**YOUR OBJECTIVE**
Reproduce precisely the lines of the listing below, starting with the line that contains "Turn this picture" and stopping after the line that contains "its welding flange."; include nothing else.
## Start INFORMATION SUPPLIED
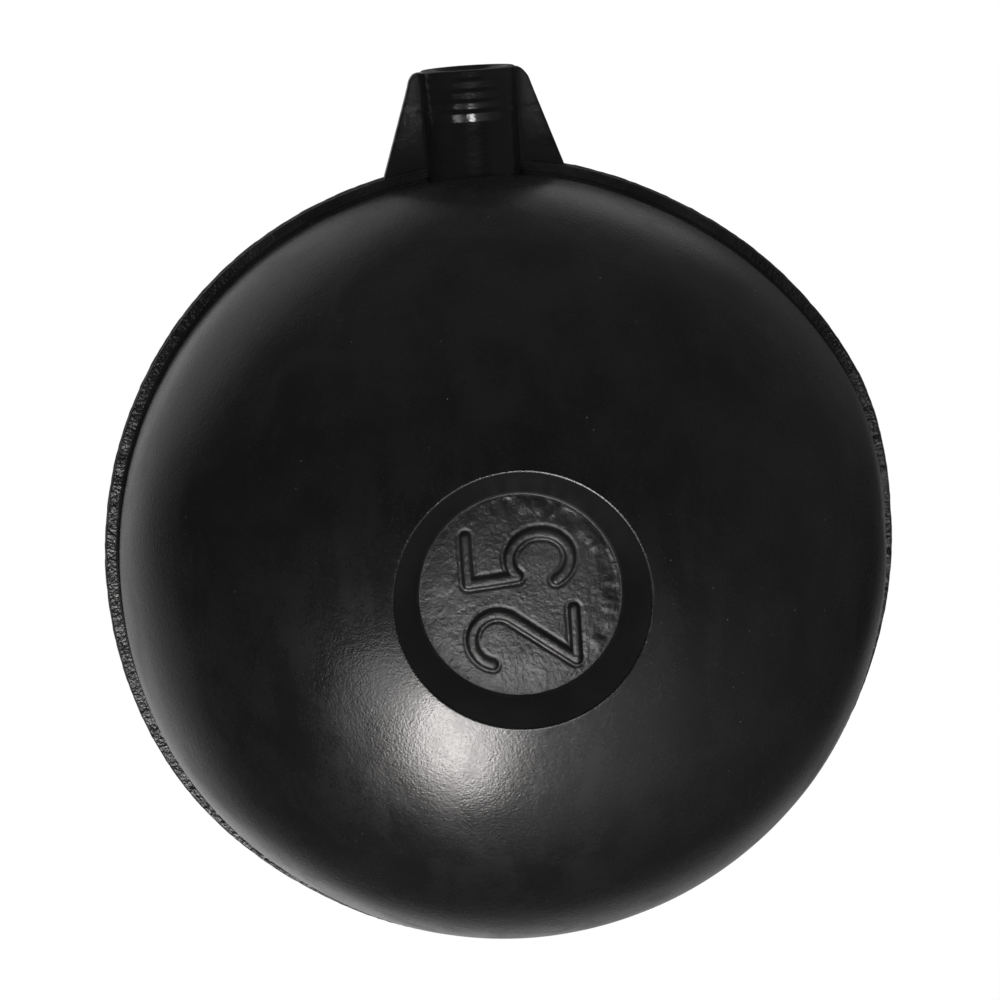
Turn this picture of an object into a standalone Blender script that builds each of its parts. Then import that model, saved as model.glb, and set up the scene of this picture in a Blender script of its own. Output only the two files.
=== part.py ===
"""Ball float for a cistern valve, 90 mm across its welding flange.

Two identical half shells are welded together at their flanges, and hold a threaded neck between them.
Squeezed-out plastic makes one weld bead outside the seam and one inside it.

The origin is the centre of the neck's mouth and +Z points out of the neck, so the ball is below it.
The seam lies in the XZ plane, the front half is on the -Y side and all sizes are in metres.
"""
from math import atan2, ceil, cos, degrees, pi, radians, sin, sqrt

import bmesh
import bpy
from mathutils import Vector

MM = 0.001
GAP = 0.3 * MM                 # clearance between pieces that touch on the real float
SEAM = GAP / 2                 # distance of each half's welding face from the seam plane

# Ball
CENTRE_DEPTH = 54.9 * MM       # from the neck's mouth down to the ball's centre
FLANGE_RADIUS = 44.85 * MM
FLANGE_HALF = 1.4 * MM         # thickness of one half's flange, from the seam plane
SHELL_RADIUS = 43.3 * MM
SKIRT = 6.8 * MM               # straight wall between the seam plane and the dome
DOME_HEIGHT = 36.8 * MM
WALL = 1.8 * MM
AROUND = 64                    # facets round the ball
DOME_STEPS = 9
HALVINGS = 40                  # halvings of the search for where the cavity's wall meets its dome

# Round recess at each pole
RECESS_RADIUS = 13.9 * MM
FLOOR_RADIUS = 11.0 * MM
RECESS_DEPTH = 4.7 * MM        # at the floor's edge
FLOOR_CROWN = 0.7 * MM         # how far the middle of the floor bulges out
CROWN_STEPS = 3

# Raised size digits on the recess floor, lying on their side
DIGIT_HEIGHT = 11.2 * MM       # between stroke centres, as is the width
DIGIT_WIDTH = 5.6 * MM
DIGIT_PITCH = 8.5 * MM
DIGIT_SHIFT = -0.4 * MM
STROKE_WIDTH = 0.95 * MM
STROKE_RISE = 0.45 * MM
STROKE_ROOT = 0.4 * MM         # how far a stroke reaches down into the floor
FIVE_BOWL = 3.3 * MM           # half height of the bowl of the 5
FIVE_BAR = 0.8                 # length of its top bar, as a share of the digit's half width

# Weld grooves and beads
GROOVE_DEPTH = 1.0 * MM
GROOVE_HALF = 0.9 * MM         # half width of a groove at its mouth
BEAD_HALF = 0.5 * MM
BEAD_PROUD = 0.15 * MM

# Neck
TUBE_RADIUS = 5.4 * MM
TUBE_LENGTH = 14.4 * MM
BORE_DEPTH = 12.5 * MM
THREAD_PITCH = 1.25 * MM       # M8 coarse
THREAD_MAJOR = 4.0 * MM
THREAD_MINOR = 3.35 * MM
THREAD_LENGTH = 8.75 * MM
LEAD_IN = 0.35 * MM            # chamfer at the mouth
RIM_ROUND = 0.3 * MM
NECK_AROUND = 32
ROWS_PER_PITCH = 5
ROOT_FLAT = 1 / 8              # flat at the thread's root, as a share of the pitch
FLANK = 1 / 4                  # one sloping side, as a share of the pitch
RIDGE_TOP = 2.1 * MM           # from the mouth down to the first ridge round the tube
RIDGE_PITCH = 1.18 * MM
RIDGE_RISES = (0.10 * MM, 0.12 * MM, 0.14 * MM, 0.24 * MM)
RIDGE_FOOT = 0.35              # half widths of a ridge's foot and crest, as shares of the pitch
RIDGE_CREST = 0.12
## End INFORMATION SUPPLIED
## Start INFORMATION SUPPLIED
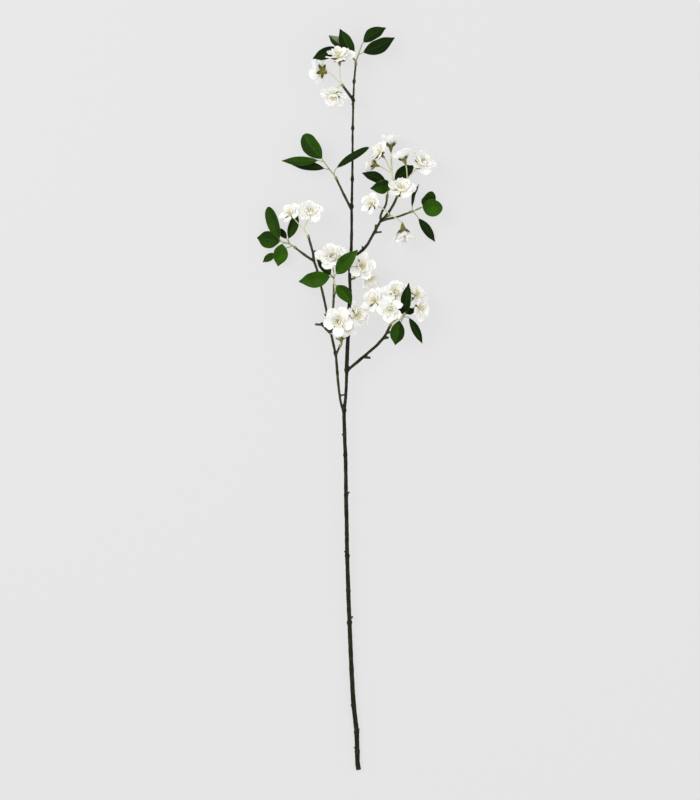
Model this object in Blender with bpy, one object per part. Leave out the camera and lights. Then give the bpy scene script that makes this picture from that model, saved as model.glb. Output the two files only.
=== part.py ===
## End INFORMATION SUPPLIED
**REPLY**
Turn this picture of an object into a standalone Blender script that builds each of its parts. Then import that model, saved as model.glb, and set up the scene of this picture in a Blender script of its own. Output only the two files.
=== part.py ===
"""Ball float for a cistern valve, 90 mm across its welding flange.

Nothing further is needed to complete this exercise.